Weaver is well aware of this sort of oscillation, by which an increase in meaning involves loss of information, and vice versa: «One has the vague feeling that information and meaning may prove to be something like a pair of canonically conjugate variables in quantum theory, they being subject to some joint restriction that condemns a person to the sacrifice of the one as he insists on having much of the other.» 2′

Information, Order, and Disorder

In his collection of essays titled Information Theory and Esthetic Perception, Abraham Moles has systematically applied information theory to music.22 He clearly accepts the notion that information is directly proportional to unpredictability and sharply distinct from meaning.

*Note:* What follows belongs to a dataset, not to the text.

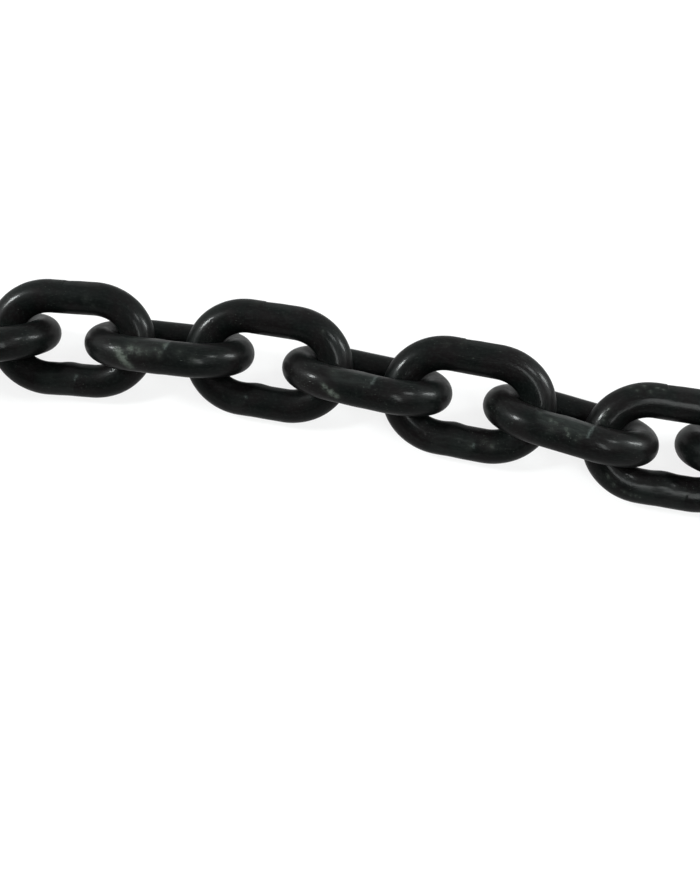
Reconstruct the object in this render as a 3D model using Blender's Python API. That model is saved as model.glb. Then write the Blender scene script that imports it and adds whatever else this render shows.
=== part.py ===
"""A one metre length of short-link welded steel chain, lying loose on a level floor.

Every link is a round bar bent to an oval loop and butt welded in one leg. The links lean
alternately to either side, each on one leg, as slack chain does when it is laid out by hand.
Lengths are in metres, angles in degrees, and +Z is up. The chain runs along +X.
"""

import math

import bpy
import numpy as np
from mathutils import Matrix, Vector

# The link: 13 mm bar, and an inner length of three bar diameters with the usual tolerance
BAR = 0.0130
INNER_LENGTH = 0.0399
INNER_WIDTH = 0.0191
CROWN_REACH = 0.0177
HALF_WIDTH = (INNER_WIDTH + BAR) / 2
HALF_LENGTH = (INNER_LENGTH + BAR) / 2
LEG_END = HALF_LENGTH - CROWN_REACH

# The weld in the middle of the lower leg swells the bar, mostly towards the opening
WELD_SWELL = 0.035
WELD_MIDDLE = -0.0013
WELD_CREST = 0.0022
WELD_REACH = 0.0048

# The bar's section is a polygon of the same area as the round bar
SECTION_SIDES = 12
SECTION_RADIUS = BAR / 2 * math.sqrt(math.pi * 2 / (SECTION_SIDES * math.sin(2 * math.pi / SECTION_SIDES)))
FACET_DISTANCE = SECTION_RADIUS * math.cos(math.pi / SECTION_SIDES)
CROWN_STEPS = 10

# How the links lie: all lean by one angle, alternately to either side, on a flat of the bar.
# The crown gap, between the round bars, leaves about 0.2 mm between their polygon sections.
LEAN = 41.0
CROWN_GAP = 0.00065
HEADINGS = (
    -2.0, -3.5, -5.5, -4.5, -7.0, -5.0, -5.5,
    -4.0, 4.9, 7.9, 11.0, 14.8, 12.7, 19.8, 11.0, 7.5, 8.0,
    10.0, 7.0, 6.5, 3.5, 3.0, 0.5, -0.5, -3.0,
)
# Where a link is not drawn tight against the one before it: extra play and sideways shift
PLAY = {8: 0.0004, 14: 0.0004, 15: 0.0050}
SHIFT = {15: 0.0024}

# Setting link against link: points on a crown and on a leg, and steps of the search
CROWN_SAMPLES = 60
LEG_SAMPLES = 20
SPACING_HALVINGS = 20

LACQUER_COLOUR = (0.012, 0.0125, 0.013, 1.0)
LACQUER_ROUGHNESS = 0.34
COLLECTION = "short_link_chain"


def clear_scene():
    """Removes whatever the file holds."""
    for item in list(bpy.data.objects):
        bpy.data.objects.remove(item, do_unlink=True)


def black_lacquer():
    """The semi-gloss black coating on the steel."""
    material = bpy.data.materials.new("black_lacquer")
    material.use_nodes = True
    shader = material.node_tree.nodes["Principled BSDF"]
    shader.inputs["Base Color"].default_value = LACQUER_COLOUR
    shader.inputs["Metallic"].default_value = 0.0
    shader.inputs["Roughness"].default_value = LACQUER_ROUGHNESS
    return material


def crown_points(side):
    """Centreline points of one rounded end, anticlockwise; side is 1 at +X and -1 at -X."""
    points = []
    for step in range(CROWN_STEPS + 1):
        angle = math.pi * (step / CROWN_STEPS - 0.5)
        x = LEG_END + CROWN_REACH * math.cos(angle)
        y = HALF_WIDTH * math.sin(angle)
        points.append((side * x, side * y, 1.0))
    return points


def weld_points():
    """Centreline points of the weld, along +X in the lower leg.

    The bar is moved inwards as it swells, so the flat that the link can lie on stays one plane.
    """
    swollen = 1.0 + WELD_SWELL
    inward = WELD_SWELL * FACET_DISTANCE / math.sin(math.radians(LEAN))
    low = -HALF_WIDTH
    return [
        (WELD_MIDDLE - WELD_REACH, low, 1.0),
        (WELD_MIDDLE - WELD_CREST, low + inward, swollen),
        (WELD_MIDDLE + WELD_CREST, low + inward, swollen),
        (WELD_MIDDLE + WELD_REACH, low, 1.0),
    ]


def link_curve(material):
    """The link's bar as a closed bevelled curve in its own XY plane."""
    curve = bpy.data.curves.new("link_bar", "CURVE")
    curve.dimensions = "3D"
    curve.twist_mode = "Z_UP"
    curve.bevel_depth = SECTION_RADIUS
    # A bevel of resolution r has 2 r + 4 sides
    curve.bevel_resolution = (SECTION_SIDES - 4) // 2
    curve.render_resolution_u = 0
    loop = crown_points(1) + crown_points(-1) + weld_points()
    spline = curve.splines.new("POLY")
    spline.points.add(len(loop) - 1)
    # Turns the section so that a flat faces the floor when the link leans
    facet = 360.0 / SECTION_SIDES
    turn = (90.0 - LEAN + facet / 2) % facet
    for point, (x, y, swell) in zip(spline.points, loop):
        point.co = (x, y, 0.0, 1.0)
        point.radius = swell
        point.tilt = math.radians(turn)
    spline.use_cyclic_u = True
    spline.use_smooth = True
    curve.materials.append(material)
    return curve


def centreline():
    """Closely spaced centreline points of a link in its own frame, for setting link against link."""
    angles = np.linspace(-math.pi / 2, math.pi / 2, CROWN_SAMPLES)
    crown = np.stack([LEG_END + CROWN_REACH * np.cos(angles), HALF_WIDTH * np.sin(angles)], axis=1)
    runs = np.linspace(LEG_END, -LEG_END, LEG_SAMPLES)[1:-1]
    leg = np.stack([runs, np.full(len(runs), HALF_WIDTH)], axis=1)
    flat = np.concatenate([crown, leg, -crown, -leg])
    return np.concatenate([flat, np.zeros((len(flat), 1))], axis=1)


def link_frame(index):
    """Rotation of a link: X along it, Y across it in its own plane, Z out of its plane."""
    heading = math.radians(HEADINGS[index])
    lean = math.radians(LEAN if index % 2 == 0 else -LEAN)
    along = Vector((math.cos(heading), -math.sin(heading), 0.0))
    side = Vector((math.sin(heading), math.cos(heading), 0.0))
    across = side * math.cos(lean) + Vector((0.0, 0.0, 1.0)) * math.sin(lean)
    normal = along.cross(across)
    return Matrix((along, across, normal)).transposed()


def nearest(line_a, line_b):
    """Least distance between two sets of points."""
    apart = line_a[:, None, :] - line_b[None, :, :]
    return float(np.sqrt((apart ** 2).sum(axis=2).min()))


def lay_out():
    """Centre and rotation of every link, each one drawn up against the one before it."""
    line = centreline()
    height = HALF_WIDTH * math.sin(math.radians(LEAN)) + FACET_DISTANCE
    places = [(Vector((0.0, 0.0, height)), link_frame(0))]
    for index in range(1, len(HEADINGS)):
        centre, frame = places[-1]
        turned = link_frame(index)
        before = line @ np.array(frame).T + np.array(centre)
        way = (frame.col[0] + turned.col[0]).normalized()
        sideways = Vector((0.0, 0.0, 1.0)).cross(frame.col[0])
        clear, touching = INNER_LENGTH - BAR, INNER_LENGTH
        # Halves in on the widest spacing that still leaves the crowns clear of each other
        for _ in range(SPACING_HALVINGS):
            spacing = (clear + touching) / 2
            here = line @ np.array(turned).T + np.array(centre + way * spacing)
            if nearest(before, here) < BAR + CROWN_GAP:
                touching = spacing
            else:
                clear = spacing
        step = way * (clear - PLAY.get(index, 0.0)) + sideways * SHIFT.get(index, 0.0)
        places.append((centre + step, turned))
    return places


def surface_points(link):
    """Vertices of the link's bevelled bar in its own frame."""
    bpy.context.view_layer.update()
    solid = link.evaluated_get(bpy.context.evaluated_depsgraph_get())
    mesh = solid.to_mesh()
    points = [vertex.co.copy() for vertex in mesh.vertices]
    solid.to_mesh_clear()
    return points


def main():
    """Builds the chain, centred over the world origin and standing on the floor."""
    clear_scene()
    group = bpy.data.collections.new(COLLECTION)
    bpy.context.scene.collection.children.link(group)
    curve = link_curve(black_lacquer())
    places = lay_out()

    links = []
    for number in range(1, len(places) + 1):
        link = bpy.data.objects.new(f"link_{number:02d}", curve)
        group.objects.link(link)
        links.append(link)

    outline = surface_points(links[0])
    spread = [centre + frame @ point for centre, frame in places for point in outline]
    middle = Vector([
        (min(point[axis] for point in spread) + max(point[axis] for point in spread)) / 2
        for axis in range(2)
    ] + [0.0])

    # The first link is the base. Each other one turns about the end bar of the link before it.
    for index, link in enumerate(links):
        centre, frame = places[index]
        placed = Matrix.Translation(centre - middle) @ frame.to_4x4()
        if index == 0:
            link.matrix_world = placed
            continue
        before, frame_before = places[index - 1]
        bar = before - middle + frame_before.col[0] * HALF_LENGTH
        pivot = bpy.data.objects.new(f"pivot_{index + 1:02d}", None)
        pivot.empty_display_size = BAR
        group.objects.link(pivot)
        pivot.matrix_world = Matrix.Translation(bar) @ frame_before.to_4x4()
        bpy.context.view_layer.update()
        link.parent = pivot
        link.matrix_world = placed
    bpy.context.view_layer.update()


main()
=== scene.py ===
"""A one metre length of black short-link chain, dressed for its picture.

Every link is made as a chain maker makes it: a straight round bar is bent to an oval loop and
closed, upset at the weld, clamped and trimmed flat beside it, and lacquered black. Each dressed
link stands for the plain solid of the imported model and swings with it.

Lengths are in metres. In a link's own frame X runs along the link, Y from the welded leg to the
plain one, and Z out of the link's face. Angles are in degrees, and the way that a spot on the bar
faces is counted round the bar from the link's face towards its outside.
"""

import logging
import math
from collections.abc import Callable, Iterator
from contextlib import contextmanager
from dataclasses import dataclass, field
from enum import Enum

import bpy
import numpy as np
from mathutils import Matrix, Vector


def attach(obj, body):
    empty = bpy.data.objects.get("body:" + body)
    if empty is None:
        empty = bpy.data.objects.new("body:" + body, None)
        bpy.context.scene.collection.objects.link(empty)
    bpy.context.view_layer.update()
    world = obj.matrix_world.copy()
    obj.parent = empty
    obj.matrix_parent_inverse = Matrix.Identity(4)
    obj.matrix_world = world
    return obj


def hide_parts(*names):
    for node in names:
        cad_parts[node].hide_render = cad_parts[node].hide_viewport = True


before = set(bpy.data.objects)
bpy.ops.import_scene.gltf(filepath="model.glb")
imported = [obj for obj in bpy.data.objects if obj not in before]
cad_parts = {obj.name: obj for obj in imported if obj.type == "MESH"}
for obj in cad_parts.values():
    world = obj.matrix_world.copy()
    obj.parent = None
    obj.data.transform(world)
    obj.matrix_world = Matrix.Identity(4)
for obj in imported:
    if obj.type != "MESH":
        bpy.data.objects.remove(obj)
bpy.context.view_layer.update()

MM = 0.001
log = logging.getLogger("chain")

Colour = tuple[float, float, float, float]
Entry = bpy.types.NodeSocket | float | tuple[float, ...]

WHITE: Colour = (1.0, 1.0, 1.0, 1.0)


class Leg(Enum):
    """A straight leg of a link, by the side of the link's own Y axis that it lies on."""

    WELDED = -1
    PLAIN = 1


class LinkMask(Enum):
    """What a link's mesh carries for the lacquer to read.

    GRAIN is each corner's place on the straight bar, so that patterns follow the bar round its
    bends. The others are how much there is of a thing at each vertex, where 1 is in full.
    """

    GRAIN = "grain_place"
    CHALK = "chalk"
    # The trimmed zone's mask also paints a reflection: the lit band on the bar's upward face.
    TRIMMED = "trimmed"
    # The rubbed mask also paints a highlight along the nick's step and a sheen on the inner crown tips.
    RUBBED = "rubbed"


class Sum(Enum):
    """A sum that a node can do, under the node's own word for it."""

    ADD = "ADD"
    MULTIPLY = "MULTIPLY"
    MAXIMUM = "MAXIMUM"
    ABSOLUTE = "ABSOLUTE"


@dataclass(frozen=True)
class LinkSizes:
    """The sizes of one link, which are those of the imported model.

    Attributes:
        bar: Thickness of the round bar.
        inner_length: Length of the link's opening.
        inner_width: Width of the link's opening.
        crown_reach: How far a crown's centreline reaches past the end of the straight legs.
    """

    bar: float = 13.0 * MM
    inner_length: float = 39.9 * MM
    inner_width: float = 19.1 * MM
    crown_reach: float = 17.7 * MM

    @property
    def radius(self) -> float:
        """Radius of the bar."""
        return self.bar / 2

    @property
    def half_width(self) -> float:
        """Distance from the link's middle to the centreline of a leg."""
        return (self.inner_width + self.bar) / 2

    @property
    def half_length(self) -> float:
        """Distance from the link's middle to the centreline of a crown."""
        return (self.inner_length + self.bar) / 2

    @property
    def leg_end(self) -> float:
        """Distance along X from the link's middle to where a crown starts."""
        return self.half_length - self.crown_reach

    def surface(self, leg: Leg, along: float, facing: float) -> np.ndarray:
        """Finds a spot on the bar's surface.

        Args:
            leg: The side of the link that it is on. Half of each crown belongs to either leg.
            along: How far along the link the bar's centreline is there.
            facing: Where the surface faces there.

        Returns:
            The spot, in the link's own frame.
        """
        past = min(max(abs(along) - self.leg_end, 0.0) / self.crown_reach, 1.0)
        aside = leg.value * math.sqrt(1.0 - past**2)
        centre = np.array([along, aside * self.half_width, 0.0])
        outward = np.array([math.copysign(past / self.crown_reach, along), aside / self.half_width, 0.0])
        outward /= np.linalg.norm(outward)
        turn = math.radians(facing)
        return centre + self.radius * (outward * math.sin(turn) + np.array([0.0, 0.0, math.cos(turn)]))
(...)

What intrigues him most is the ambiguous message—that is, the message which is at once particularly rich in information and yet very difficult to decode.

We have already encountered this problem: the highest level of unpredictability depends on the highest level of disorder, where not only the most common meanings but every possible meaning remains essentially unorganizable. Obviously, this is the problem that confronts all music aiming at the absorption of every possible sound, the broadening of the available scale, and the intervention of chance in the process of composition. The dispute between the supporters of avantgarde music and its critics concerns precisely the greater or lesser comprehensibility of a sound event whose complexity transcends all the habits of the human ear and every system of probability.’ Insofar as we are concerned, the problem still involves a dialectic between form and openness. between free multipolarity and permanence, which inevitablycharacterizes the system of possibilities of a work of art.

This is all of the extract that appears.